Oltre alla Cina, anche la Romania, sebbene con diverse conseguenze, vide risolversi nel sangue la crisi dell’ideologia comunista. Il sistema rumeno, tuttavia, poteva dirsi più che un regime di ispirazione marxista una sorta di gestione personalista del potere. La feroce dittatura di Nicolae Ceaucescu e della sua famiglia praticava da anni una feroce e sistematica repressione del dissenso, calpestando i più elementari diritti civiliLa sollevazione popolare iniziò nel dicembre 1989 a Timisoara, una cittadina della Transilvania. Causa della rivolta fu la difesa da parte dei cittadini di un coraggioso pastore calvinista, Laszlo Tokes, spesso minacciato per le sue affermazioni contro la dittatura. Malgrado l’inaudita crudeltà della repressione, la rivolta popolare si estese ad altre città, fino a toccare Bucarest. Qui gli insorti riuscirono ad impadronirsi della stazione televisiva e a diffondere le ragioni della loro lotta in tutto il mondo.
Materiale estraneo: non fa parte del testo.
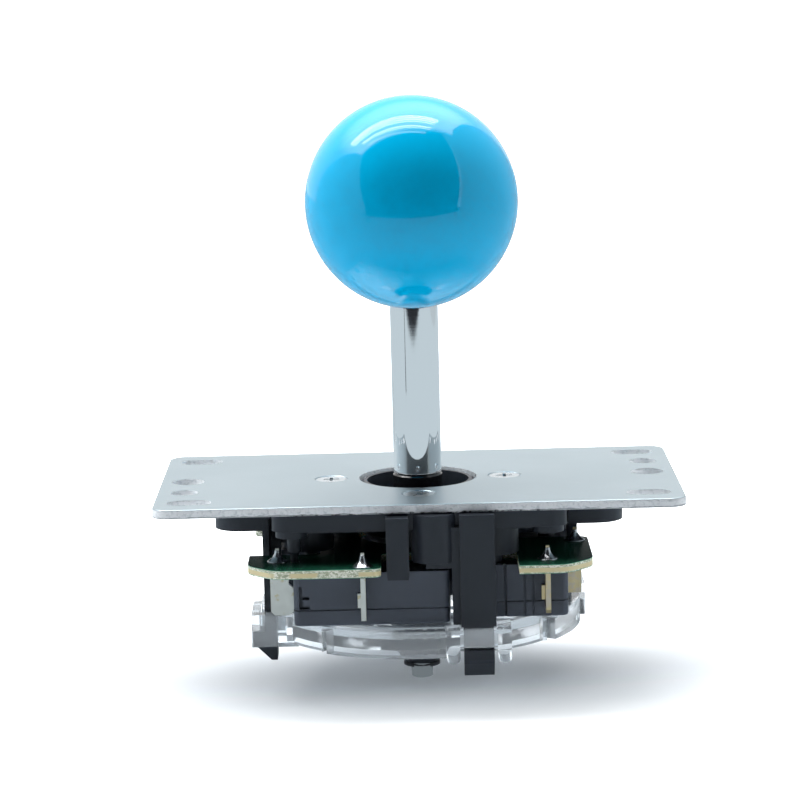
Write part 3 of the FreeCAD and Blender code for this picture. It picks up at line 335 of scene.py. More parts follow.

La sanguinosa battaglia tra le forze dell’ordine e i rivoluzionari culminò con la fucilazione di Ceaucescu e di sua moglie Elena.

Anche la Romania si apprestò, nel crepuscolo di quell’indimenticabile 1989, a cambiare volto. Il sistema dei paesi comunisti europei, creato all’indomani della seconda guerra mondiale, era ormai irrimediabilmente distrutto.